The past seven weeks (April 17-June 5) have been unprecedentedly busy. No sooner had the last pages of the April/May issue been sent off to the printer, did I find myself embarking on a schedule unlike any I have ever experienced. During this period, four weeks were spent at conferences and tradeshows taking me from Milan to San Antonio to NewYork to Eindhoven and Rotterdam, the Netherlands. Add a smattering of days in between trying to catch up with chores, a week dealing with my move from New York to Washington D.C. coupled with shipping the current June issue you are reading, and I'm sure you will agree a schedule such as this is—well, crazy.
Mind you I'm not complaining. I love to travel, despite the hassle it has become in the post 9/11 world.

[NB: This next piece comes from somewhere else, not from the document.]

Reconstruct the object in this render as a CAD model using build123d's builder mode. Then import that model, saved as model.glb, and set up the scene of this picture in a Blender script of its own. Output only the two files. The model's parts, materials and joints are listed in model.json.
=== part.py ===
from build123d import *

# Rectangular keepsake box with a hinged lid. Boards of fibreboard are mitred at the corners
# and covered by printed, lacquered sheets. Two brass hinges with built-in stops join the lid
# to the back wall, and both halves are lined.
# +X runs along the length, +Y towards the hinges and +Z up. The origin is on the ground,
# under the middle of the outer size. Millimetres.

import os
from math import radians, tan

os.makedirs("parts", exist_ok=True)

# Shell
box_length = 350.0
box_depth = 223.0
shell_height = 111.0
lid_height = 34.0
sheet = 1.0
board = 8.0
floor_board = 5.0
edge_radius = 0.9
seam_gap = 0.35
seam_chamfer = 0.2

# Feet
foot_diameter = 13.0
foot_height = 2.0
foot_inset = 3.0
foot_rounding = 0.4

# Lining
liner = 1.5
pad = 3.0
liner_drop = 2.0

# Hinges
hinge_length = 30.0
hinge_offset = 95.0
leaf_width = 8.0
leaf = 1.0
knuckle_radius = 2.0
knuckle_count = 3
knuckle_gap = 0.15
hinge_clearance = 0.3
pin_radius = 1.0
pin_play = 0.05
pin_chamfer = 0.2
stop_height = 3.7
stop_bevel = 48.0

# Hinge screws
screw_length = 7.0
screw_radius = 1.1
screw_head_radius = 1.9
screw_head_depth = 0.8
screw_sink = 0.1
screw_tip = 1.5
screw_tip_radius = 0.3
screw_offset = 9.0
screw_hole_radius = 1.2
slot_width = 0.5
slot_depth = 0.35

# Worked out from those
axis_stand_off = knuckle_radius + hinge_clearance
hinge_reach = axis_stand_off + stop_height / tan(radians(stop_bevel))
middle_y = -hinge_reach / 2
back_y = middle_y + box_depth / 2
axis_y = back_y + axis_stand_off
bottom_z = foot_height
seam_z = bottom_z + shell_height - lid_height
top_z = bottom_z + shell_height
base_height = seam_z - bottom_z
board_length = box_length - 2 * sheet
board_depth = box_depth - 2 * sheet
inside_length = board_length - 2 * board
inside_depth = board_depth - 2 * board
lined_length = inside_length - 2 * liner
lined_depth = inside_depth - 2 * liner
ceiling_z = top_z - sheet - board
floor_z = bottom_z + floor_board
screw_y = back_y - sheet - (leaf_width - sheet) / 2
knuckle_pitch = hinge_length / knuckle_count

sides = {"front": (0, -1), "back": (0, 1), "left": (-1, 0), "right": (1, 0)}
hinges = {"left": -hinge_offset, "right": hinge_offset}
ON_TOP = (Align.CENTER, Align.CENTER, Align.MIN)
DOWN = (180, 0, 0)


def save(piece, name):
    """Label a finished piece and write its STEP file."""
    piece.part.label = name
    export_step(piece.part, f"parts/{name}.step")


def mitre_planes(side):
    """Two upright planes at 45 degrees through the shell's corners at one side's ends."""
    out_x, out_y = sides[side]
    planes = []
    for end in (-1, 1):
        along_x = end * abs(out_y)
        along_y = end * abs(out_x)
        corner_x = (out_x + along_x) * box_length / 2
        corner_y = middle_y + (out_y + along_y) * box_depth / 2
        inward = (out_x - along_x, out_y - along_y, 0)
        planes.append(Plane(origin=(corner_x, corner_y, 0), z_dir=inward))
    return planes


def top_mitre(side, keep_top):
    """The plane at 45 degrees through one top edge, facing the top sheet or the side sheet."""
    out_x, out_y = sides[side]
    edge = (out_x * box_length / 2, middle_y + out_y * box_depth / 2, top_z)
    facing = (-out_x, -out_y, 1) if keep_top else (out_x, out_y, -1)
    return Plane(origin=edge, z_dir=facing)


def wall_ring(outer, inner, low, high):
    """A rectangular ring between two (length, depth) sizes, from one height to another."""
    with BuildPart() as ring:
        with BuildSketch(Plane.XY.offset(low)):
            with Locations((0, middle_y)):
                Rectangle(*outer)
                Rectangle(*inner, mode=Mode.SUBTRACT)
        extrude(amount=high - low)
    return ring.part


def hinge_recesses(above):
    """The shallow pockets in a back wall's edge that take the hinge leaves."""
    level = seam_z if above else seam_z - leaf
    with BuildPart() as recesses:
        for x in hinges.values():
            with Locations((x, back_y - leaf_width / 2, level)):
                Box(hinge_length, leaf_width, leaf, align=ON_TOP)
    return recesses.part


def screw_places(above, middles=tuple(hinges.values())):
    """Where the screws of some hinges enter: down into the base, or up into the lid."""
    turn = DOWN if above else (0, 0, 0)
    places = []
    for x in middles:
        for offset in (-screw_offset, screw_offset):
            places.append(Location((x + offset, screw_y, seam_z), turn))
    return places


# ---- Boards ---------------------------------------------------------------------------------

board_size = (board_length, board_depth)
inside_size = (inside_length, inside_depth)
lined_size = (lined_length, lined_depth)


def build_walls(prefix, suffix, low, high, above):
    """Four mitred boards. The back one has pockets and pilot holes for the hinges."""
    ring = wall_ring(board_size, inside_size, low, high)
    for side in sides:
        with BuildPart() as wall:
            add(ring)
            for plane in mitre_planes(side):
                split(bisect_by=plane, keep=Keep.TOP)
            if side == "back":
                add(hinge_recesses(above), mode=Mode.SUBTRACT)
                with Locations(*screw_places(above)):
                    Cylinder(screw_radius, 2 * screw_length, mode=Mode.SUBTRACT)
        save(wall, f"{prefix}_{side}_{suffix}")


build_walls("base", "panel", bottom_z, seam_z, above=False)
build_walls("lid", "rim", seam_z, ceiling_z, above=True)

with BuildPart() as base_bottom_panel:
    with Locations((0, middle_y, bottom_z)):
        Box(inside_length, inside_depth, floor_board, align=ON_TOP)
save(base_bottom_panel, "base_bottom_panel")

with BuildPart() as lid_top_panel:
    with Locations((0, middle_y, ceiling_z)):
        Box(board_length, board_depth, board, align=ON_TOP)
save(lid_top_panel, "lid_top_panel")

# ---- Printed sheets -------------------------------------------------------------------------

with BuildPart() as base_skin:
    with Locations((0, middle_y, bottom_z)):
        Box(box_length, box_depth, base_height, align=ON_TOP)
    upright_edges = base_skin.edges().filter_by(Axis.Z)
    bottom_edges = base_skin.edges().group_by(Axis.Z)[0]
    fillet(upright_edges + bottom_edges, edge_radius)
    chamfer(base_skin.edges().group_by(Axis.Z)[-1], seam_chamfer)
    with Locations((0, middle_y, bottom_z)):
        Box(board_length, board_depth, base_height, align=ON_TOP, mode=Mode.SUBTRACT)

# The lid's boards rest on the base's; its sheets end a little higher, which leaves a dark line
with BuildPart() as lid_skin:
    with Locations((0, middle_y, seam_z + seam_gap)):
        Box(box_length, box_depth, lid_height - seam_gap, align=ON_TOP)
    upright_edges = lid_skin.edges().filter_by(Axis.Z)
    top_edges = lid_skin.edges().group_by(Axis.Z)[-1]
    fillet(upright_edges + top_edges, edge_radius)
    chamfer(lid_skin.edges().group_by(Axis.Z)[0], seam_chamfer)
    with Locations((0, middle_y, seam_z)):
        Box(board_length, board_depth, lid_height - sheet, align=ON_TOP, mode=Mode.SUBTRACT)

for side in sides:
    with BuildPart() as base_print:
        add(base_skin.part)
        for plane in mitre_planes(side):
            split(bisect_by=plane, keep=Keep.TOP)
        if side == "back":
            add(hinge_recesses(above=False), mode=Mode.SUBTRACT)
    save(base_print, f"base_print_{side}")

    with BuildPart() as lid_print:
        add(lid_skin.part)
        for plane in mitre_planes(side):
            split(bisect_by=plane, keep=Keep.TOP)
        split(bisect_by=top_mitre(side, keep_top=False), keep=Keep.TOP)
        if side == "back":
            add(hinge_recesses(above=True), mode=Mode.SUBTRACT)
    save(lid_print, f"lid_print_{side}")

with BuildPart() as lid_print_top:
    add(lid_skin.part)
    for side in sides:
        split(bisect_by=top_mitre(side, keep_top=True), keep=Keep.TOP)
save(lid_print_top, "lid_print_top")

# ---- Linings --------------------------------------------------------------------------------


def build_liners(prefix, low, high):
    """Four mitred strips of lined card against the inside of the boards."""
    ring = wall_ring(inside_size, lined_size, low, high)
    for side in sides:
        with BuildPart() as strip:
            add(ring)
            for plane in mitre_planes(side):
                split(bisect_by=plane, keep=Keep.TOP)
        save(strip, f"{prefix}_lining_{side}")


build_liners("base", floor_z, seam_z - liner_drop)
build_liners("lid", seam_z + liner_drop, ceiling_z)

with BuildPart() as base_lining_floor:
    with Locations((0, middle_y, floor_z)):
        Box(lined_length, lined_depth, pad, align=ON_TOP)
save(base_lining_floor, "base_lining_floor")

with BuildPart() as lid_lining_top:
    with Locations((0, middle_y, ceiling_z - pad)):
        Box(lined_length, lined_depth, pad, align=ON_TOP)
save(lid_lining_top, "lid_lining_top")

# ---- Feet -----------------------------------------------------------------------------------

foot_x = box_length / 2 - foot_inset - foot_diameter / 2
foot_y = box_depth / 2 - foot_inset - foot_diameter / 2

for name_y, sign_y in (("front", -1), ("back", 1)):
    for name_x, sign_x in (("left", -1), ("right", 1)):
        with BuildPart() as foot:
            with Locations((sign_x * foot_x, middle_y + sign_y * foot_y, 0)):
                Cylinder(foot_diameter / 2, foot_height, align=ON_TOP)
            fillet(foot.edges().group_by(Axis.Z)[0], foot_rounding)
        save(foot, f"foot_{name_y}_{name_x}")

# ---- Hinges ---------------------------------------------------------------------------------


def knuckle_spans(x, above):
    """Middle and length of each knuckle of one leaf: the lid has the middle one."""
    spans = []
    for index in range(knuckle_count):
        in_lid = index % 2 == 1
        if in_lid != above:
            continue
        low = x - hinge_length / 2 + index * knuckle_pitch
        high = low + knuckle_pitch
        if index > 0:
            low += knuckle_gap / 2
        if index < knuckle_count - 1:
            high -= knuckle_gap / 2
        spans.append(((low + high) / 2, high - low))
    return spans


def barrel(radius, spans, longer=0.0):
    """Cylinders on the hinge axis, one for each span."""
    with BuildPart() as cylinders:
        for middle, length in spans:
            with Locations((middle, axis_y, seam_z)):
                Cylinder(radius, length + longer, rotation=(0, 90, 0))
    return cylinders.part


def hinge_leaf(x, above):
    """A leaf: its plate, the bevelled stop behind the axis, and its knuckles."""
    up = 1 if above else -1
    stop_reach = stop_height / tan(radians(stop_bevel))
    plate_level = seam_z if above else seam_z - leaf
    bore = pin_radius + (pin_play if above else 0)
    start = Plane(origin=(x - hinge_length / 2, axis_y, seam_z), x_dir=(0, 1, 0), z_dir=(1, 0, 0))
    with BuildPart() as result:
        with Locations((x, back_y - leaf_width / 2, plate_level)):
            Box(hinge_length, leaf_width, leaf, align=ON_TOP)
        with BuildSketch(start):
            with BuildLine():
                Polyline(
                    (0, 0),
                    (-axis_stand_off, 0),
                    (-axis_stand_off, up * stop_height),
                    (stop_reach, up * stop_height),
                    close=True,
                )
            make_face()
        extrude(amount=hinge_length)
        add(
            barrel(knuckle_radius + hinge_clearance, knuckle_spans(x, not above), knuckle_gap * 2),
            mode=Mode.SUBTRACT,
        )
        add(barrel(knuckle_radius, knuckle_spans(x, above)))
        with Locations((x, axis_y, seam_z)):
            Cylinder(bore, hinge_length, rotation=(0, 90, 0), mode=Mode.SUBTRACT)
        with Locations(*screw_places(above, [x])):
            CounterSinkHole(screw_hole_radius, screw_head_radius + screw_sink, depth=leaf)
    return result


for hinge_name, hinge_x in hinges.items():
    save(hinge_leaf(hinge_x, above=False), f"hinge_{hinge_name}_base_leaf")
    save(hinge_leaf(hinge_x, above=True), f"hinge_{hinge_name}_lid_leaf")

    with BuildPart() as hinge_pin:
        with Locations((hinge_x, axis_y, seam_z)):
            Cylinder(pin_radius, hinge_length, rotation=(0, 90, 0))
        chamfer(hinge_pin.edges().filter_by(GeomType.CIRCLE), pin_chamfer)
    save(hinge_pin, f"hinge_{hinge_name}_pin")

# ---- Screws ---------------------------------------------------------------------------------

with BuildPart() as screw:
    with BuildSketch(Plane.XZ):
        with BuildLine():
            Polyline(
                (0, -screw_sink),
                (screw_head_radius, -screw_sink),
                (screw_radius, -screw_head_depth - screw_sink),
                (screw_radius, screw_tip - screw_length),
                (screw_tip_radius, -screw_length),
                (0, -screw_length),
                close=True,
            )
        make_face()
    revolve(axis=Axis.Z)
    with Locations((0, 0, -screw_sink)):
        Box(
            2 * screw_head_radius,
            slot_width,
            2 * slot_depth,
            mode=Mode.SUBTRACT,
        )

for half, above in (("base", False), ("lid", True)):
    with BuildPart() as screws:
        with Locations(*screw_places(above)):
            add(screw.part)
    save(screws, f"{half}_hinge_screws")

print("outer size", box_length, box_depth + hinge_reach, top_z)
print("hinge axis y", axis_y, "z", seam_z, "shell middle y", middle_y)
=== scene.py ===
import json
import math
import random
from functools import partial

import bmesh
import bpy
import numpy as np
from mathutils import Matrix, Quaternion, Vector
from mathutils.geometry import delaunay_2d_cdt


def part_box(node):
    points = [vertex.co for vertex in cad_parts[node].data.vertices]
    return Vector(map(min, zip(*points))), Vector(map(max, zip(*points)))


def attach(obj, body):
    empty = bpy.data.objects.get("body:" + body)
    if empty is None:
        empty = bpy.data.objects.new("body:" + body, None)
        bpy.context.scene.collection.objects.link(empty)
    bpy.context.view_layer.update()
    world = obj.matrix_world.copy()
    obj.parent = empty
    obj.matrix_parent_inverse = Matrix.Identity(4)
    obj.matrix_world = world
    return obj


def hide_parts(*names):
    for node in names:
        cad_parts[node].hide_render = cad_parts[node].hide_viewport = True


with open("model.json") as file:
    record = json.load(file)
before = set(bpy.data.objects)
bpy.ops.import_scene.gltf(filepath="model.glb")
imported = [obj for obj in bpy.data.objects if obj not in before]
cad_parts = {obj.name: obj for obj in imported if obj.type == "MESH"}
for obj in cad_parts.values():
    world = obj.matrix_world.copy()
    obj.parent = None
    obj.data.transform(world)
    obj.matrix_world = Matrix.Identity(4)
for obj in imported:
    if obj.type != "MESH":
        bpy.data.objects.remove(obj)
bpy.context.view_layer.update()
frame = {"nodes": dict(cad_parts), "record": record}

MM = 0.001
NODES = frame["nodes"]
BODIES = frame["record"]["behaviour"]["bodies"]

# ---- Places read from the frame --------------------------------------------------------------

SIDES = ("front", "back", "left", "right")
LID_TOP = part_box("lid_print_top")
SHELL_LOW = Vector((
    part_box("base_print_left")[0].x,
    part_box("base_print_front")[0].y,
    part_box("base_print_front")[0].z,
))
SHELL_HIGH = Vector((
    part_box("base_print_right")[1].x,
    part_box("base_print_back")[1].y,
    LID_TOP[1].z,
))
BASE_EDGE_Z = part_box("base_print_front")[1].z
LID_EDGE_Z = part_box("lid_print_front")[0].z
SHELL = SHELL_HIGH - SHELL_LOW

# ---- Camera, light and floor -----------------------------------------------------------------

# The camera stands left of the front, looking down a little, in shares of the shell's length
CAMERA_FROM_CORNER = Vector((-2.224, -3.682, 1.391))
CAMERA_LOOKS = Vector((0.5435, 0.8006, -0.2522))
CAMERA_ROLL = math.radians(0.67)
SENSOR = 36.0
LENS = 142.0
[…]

I dutifully trooped through my quad of travel-related delays during the course of eight flights, and had my person and belongings “searched” more times than I would care for. But I knew that the reward awaiting these inconveniences was the ability to experience new places, attend extraordinary events, and meet amazing people. And as I traveled through an extreme variety of venues, I was reminded time and time again, just how truly global lighting is, not just in its reach, but also in the makeup of its community. I saw American colleagues in Milan, Mexican colleagues in Rotterdam, German colleagues in San Antonio, British colleagues in New York. The importance of attending conferences and tradeshows—the opportunity for communal gathering—should not be underestimated. It enables discussion and exchange to occur at a broader scale, and it is one of the most significant ways I can hear from all of you about the issues that are of concern, projects that are of interest, and where Architectural Lighting magazine fits in to your practice of lighting design.

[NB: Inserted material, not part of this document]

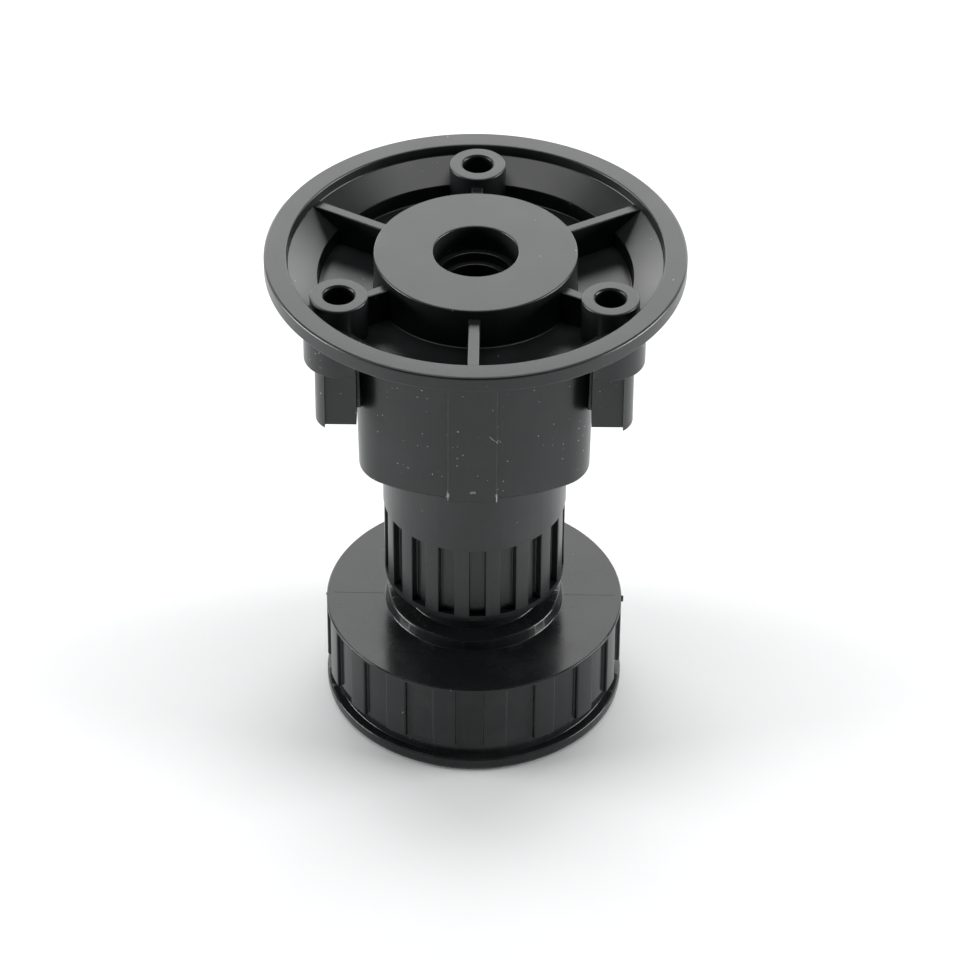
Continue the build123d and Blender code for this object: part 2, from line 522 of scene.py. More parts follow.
@dataclass(frozen=True)
class MouldedPlastic:
    """Black injection-moulded plastic with a fine grain, faint streaks, scuffs and stray dust.

    Dust lies thicker below the dusty level, and thickest in a belt right under that level.
    """

    name: str
    base: tuple[float, float, float] = (0.0095, 0.0112, 0.0117)
    worn: tuple[float, float, float] = (0.017, 0.0192, 0.0197)
    dust: tuple[float, float, float] = (0.42, 0.43, 0.43)
    roughness: float = 0.32
    roughness_spread: float = 0.12
    grain_roughness: float = 0.05
    dust_roughness: float = 0.35
    refraction: float = 1.5
    specular: float = 0.5
    mottle: Noise = Noise(110.0, 4.0, 0.55)
    grain: Noise = Noise(2600.0, 2.0, 0.6)
    peel: Noise = Noise(420.0, 3.0)
    streak: Noise = Noise(1500.0, 1.0)
    streak_squeeze: float = 0.04
    mottle_range: tuple[float, float] = (0.42, 0.72)
    mottle_wear: float = 0.7
    streak_range: tuple[float, float] = (0.5, 0.8)
    streak_wear: float = 0.3
    bump: float = 0.22
    bump_depth: float = 0.06 * MM
    peel_rise: float = 0.55
    grain_rise: float = 0.25
    streak_rise: float = 0.2
    dust_rise: float = 0.6
    dust_scale: float = 1100.0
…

In this issue which addresses the theme of innovation, it strikes me that what represents real innovation today is not another new fangled gadget, but communication—real one-on-one dialogue where people are sharing the experience of place, activity, and ideas (hopefully) void of interruptions caused by technology (you know those cell phone and Blackberry things). The past seven weeks have been unprecedentedly busy, but they have also been an unprecedented opportunity for me. It is often in the moments running in between meetings or to get to the next seminar that you bump into someone and have the most interesting conversations. “Seeds are planted” so to speak, that will bare great fruit later. My notebooks are filled with the events and ideas of the past weeks, and you can be sure many of them will find their way in some shape or form onto the pages of A|L. For the moment though, I need to pause and communicate with the laundry bag that has been calling for my attention and requesting some quality time.